As tasks are scheduled to execute remotely, the MirrorNeuron.Runner.HostLocal module dynamically detects if the execution is happening locally or remotely:
- Local: It simply uses
File.cp_rto natively copy the files to the sandbox. - Remote: It establishes a synchronous
rpc:callback to thecoordinator_node(the Leader) to recursively read the directory tree over the Erlang distribution network and writes the payloads to the remote container's Sandbox filesystem.
This ensures that workflows can seamlessly map/reduce completely agnostic to the underlying hardware execution plane.
4. Nomad-Inspired Control Loop
The clustered runtime now has a Nomad-inspired control loop:
- the scheduler places agents on eligible nodes using resources, devices, ports, volumes, runtime drivers, constraints, and service requirements
- node state in Redis decides whether a node is healthy, joining, draining, in maintenance, disconnected, offline, or quarantined
- the reconciler handles node loss, orphaned jobs, and policy-driven reschedules
- the job coordinator restarts agents locally first, then asks the reconciler to move safe work when restart policy is exhausted
- node drain marks a node ineligible, moves safe service work, lets batch work finish, and leaves the node in maintenance until undrained
- the leader sweeps recovery evals, due drains, orphaned jobs, and due schedules
See Nomad-Inspired Runtime Features, Reliability Guide, and Cluster Guide.
5. Starting a Cluster
On Node 1 (The Leader / Initial Node)
mn runtime startStarts Redis, the API, and sets itself up as the coordinating node. Ensure your firewall permits access to 4369, Redis/Sentinel ports, and the configured Erlang distribution ports.
On Node 2 (The Worker)
mn runtime start --worker-nodeBack On Node 1
mn node join <WORKER_IP> --token <worker-token>
# e.g., mn node join 192.168.4.25 --token <worker-token>Promotes the main runtime to cluster mode if needed, then connects the worker. If Node 1 has multiple LAN addresses, pass --local-host <NODE_1_IP> to choose the advertised address.
Verifying Connection
mn node listYou should see multiple items under nodes, and their respective hardware capacities pooled together in the executor_pools.
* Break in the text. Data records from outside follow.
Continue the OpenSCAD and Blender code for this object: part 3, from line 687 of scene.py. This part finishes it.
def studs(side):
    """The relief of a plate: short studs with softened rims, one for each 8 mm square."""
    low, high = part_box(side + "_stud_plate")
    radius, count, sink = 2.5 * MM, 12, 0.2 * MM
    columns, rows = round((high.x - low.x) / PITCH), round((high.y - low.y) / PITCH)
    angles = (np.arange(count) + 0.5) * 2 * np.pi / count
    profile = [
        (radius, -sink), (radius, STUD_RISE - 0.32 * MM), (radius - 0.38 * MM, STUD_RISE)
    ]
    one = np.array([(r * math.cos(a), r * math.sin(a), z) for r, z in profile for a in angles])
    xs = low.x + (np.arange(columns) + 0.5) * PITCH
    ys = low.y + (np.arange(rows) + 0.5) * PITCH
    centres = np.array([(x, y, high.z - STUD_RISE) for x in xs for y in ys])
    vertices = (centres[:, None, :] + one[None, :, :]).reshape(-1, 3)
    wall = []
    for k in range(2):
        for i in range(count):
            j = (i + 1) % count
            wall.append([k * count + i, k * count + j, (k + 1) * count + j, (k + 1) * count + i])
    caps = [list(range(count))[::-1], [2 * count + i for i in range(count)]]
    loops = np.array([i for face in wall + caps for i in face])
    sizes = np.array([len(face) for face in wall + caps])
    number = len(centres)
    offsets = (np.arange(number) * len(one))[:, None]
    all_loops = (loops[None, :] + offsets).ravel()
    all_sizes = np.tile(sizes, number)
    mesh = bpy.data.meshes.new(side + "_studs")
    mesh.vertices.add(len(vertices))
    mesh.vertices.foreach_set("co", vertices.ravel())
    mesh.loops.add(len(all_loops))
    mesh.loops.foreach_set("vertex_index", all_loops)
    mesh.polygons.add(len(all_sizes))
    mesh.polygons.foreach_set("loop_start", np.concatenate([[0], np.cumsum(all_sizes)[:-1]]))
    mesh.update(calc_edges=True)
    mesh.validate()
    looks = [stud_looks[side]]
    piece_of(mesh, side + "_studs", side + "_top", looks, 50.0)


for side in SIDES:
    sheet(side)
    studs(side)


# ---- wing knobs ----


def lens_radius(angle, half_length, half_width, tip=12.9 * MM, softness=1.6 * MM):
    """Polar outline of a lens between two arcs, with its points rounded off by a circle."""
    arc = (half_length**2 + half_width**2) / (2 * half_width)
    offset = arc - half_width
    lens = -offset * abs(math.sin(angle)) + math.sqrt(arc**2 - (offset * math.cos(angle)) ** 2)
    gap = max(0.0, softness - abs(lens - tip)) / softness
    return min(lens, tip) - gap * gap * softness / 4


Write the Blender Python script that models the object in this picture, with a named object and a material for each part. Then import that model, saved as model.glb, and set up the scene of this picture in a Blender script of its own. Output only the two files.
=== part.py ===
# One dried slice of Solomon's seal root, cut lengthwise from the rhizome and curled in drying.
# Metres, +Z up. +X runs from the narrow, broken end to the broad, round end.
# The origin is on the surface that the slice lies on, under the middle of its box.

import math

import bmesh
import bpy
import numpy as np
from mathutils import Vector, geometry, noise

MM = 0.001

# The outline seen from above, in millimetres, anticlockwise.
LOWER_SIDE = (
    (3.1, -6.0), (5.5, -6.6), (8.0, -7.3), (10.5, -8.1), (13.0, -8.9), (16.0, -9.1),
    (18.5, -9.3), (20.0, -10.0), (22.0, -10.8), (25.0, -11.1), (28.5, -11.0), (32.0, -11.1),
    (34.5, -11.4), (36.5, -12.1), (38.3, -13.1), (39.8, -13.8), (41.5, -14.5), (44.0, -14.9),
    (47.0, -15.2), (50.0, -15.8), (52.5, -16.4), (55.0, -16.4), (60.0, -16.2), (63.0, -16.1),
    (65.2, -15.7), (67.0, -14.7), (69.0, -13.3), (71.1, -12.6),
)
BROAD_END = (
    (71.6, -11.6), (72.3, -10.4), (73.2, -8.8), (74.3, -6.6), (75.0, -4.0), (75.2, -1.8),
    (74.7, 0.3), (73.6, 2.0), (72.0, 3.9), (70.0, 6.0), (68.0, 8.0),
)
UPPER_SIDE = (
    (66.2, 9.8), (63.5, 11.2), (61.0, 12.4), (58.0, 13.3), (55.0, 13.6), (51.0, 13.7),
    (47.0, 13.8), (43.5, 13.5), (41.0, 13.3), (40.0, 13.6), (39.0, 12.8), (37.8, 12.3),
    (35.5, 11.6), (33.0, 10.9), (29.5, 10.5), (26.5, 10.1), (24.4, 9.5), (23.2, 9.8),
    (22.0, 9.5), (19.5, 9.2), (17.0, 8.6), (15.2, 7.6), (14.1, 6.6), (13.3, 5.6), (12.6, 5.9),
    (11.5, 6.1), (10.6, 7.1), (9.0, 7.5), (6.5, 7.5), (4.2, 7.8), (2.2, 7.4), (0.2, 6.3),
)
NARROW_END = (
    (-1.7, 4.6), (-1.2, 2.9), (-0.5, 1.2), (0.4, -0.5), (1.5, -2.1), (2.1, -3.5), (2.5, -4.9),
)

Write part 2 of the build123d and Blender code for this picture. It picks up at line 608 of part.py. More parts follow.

6. Avoiding Local Resource Exhaustion
When running heavy distributed load tests such as parallel_worker_benchmark, very high worker counts across a small two-node development setup may exhaust CPU and networking file descriptors, causing nodes to miss Erlang heartbeats (timed out waiting for recovered agent ...).
To test scaling logic without overloading small development VMs, lower the worker count in the blueprint configuration before running the benchmark.
This enables the framework to accurately demonstrate Map/Reduce scaling topologies, Remote RPC artifact synchronization (MirrorNeuron.Runner.HostLocal), and cross-node swarm orchestration entirely under manageable resource constraints.